### MATERIAL FOR THIS EXERCISE
|---|

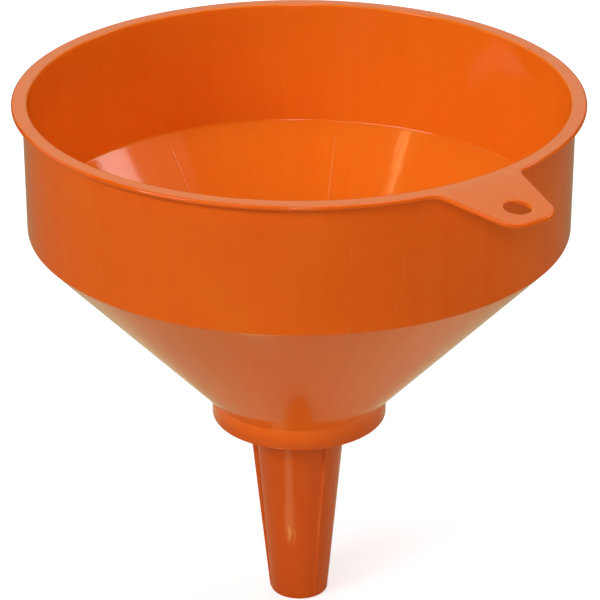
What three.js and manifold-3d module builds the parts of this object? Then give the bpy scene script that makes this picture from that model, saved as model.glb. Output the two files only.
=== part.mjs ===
// A plastic funnel with a lift-out strainer. Millimetres, +Z up.
//
// The origin is on the funnel's axis, in the plane of the collar's underside: that face sits on the neck of
// the container being filled. The hanging tab points along +X.

import * as THREE from "three";
import { mergeVertices } from "three/addons/utils/BufferGeometryUtils.js";
import Module from "manifold-3d";

const wasm = await Module();
wasm.setup();

// ---------------------------------------------------------------- driving dimensions

const RIM = { outerRadius: 117.5, innerRadius: 110.9, thickness: 1.8 };
const BOWL = { depth: 55.4, topRadius: 113.1, kneeRadius: 112.95, innerKneeRadius: 110.8, kneeFillet: 1.2 };
const CONE = { height: 81.5, footRadius: 36.8, wall: 1.9 };
const COLLAR = { radius: 37.3, height: 8.8, edge: 1.2, floor: 2, recessRadius: 35.3 };
const SPOUT = { length: 86.7, topRadius: 20.15, tipRadius: 12.4, topBore: 18.4, tipBore: 10.9 };

// Air escapes from the container along the outside of the spout, between these ribs.
const VENT_RIB = { count: 3, width: 2.4, topHeight: 1.7, tipHeight: 0.4 };

// The tab is flush with the rim at its root and droops slightly towards its end.
const TAB = {
  length: 33.5,
  rootHalfWidth: 20,
  sideSlope: 0.255,
  endCornerRadius: 9.5,
  rootFillet: 6.5,
  droop: THREE.MathUtils.degToRad(5.9),
  holeRadius: 5.3,
  holeOffset: 21.6,
};

const STRAINER = { radius: 34.9, height: 5, wall: 1.6, clearance: 0.3 };
const SPIDER = { spokes: 4, width: 1.8, thickness: 1.6, ledge: 2.3, hubRadius: 4.5 };
const GRIP = { stemRadius: 2.4, beadRadius: 4.2, beadHeight: 4, height: 15 };
const GAUZE = { thickness: 0.6 };
const CLAMP_RING = { width: 1.7, height: 1.6 };

const EDGE = 0.6; // rounding of an ordinary moulded edge

const COLLAR_STEP = COLLAR.radius - CONE.footRadius;
const RIM_TOP = COLLAR.height + CONE.height + BOWL.depth;
const KNEE_Z = COLLAR.height + CONE.height;
const TURN_SEGMENTS = 72; // facets around the funnel
const SMALL_SEGMENTS = 36; // facets around the strainer's pieces
const ARC_STEP = THREE.MathUtils.degToRad(30); // turn of one facet on a rounded edge

// ---------------------------------------------------------------- solids and booleans

function toSolid(geometry) {
  const bare = geometry.clone();
  bare.deleteAttribute("normal");
  bare.deleteAttribute("uv");
  const welded = mergeVertices(bare);
  const mesh = new wasm.Mesh({
    numProp: 3,
    vertProperties: welded.attributes.position.array,
    triVerts: Uint32Array.from(welded.index.array),
  });
  return new wasm.Manifold(mesh);
}

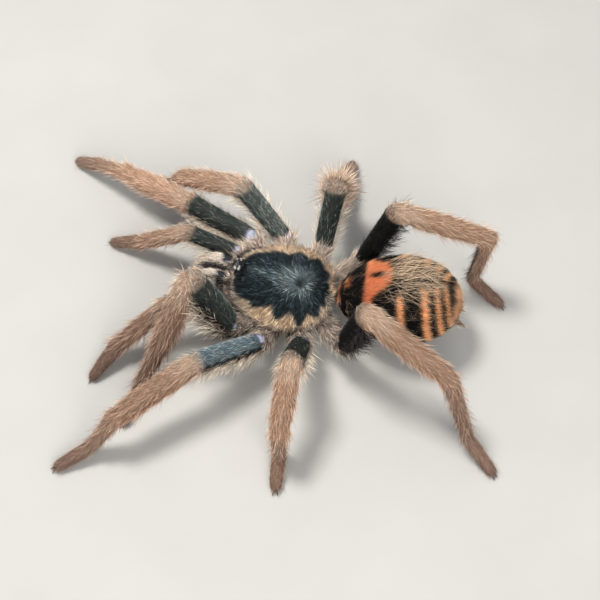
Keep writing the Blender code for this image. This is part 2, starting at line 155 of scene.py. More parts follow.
NAPS = {
    Part.CARAPACE: Nap(0.22, 0.8, 16),
    Part.STERNUM: Nap(0.25, 0.8, 25),
    Part.PEDICEL: Nap(0.1, 0.6, 30),
    Part.ABDOMEN: Nap(0.42, 0.95, 24),
    Part.SPINNERET: Nap(0.12, 0.5, 25),
    Part.JAW: Nap(0.22, 0.7, 20),
    Part.MOUND: Nap(0.05, 0.4, 50),
    Part.HIP: Nap(0.22, 1.2, 34),
    Part.FEMUR: Nap(0.24, 0.62, 20),
    Part.PATELLA: Nap(0.36, 0.85, 26),
    Part.TIBIA: Nap(0.36, 0.9, 24),
    Part.METATARSUS: Nap(0.3, 0.85, 24),
    Part.TARSUS: Nap(0.22, 0.7, 22),
}


def colour(red: float, green: float, blue: float) -> Array:
    """A colour in linear light from the values that a colour card gives it, 0 to 255."""
    share = np.array((red, green, blue)) / 255
    return np.where(share <= 0.04045, share / 12.92, ((share + 0.055) / 1.055) ** 2.4)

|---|

### PROMPT
Whichever lines contain the string "parts", select and copy them.

### EXERCISE RESULT
What three.js and manifold-3d module builds the parts of this object? Then give the bpy scene script that makes this picture from that model, saved as model.glb. Output the two files only.
Keep writing the Blender code for this image. This is part 2, starting at line 155 of scene.py. More parts follow.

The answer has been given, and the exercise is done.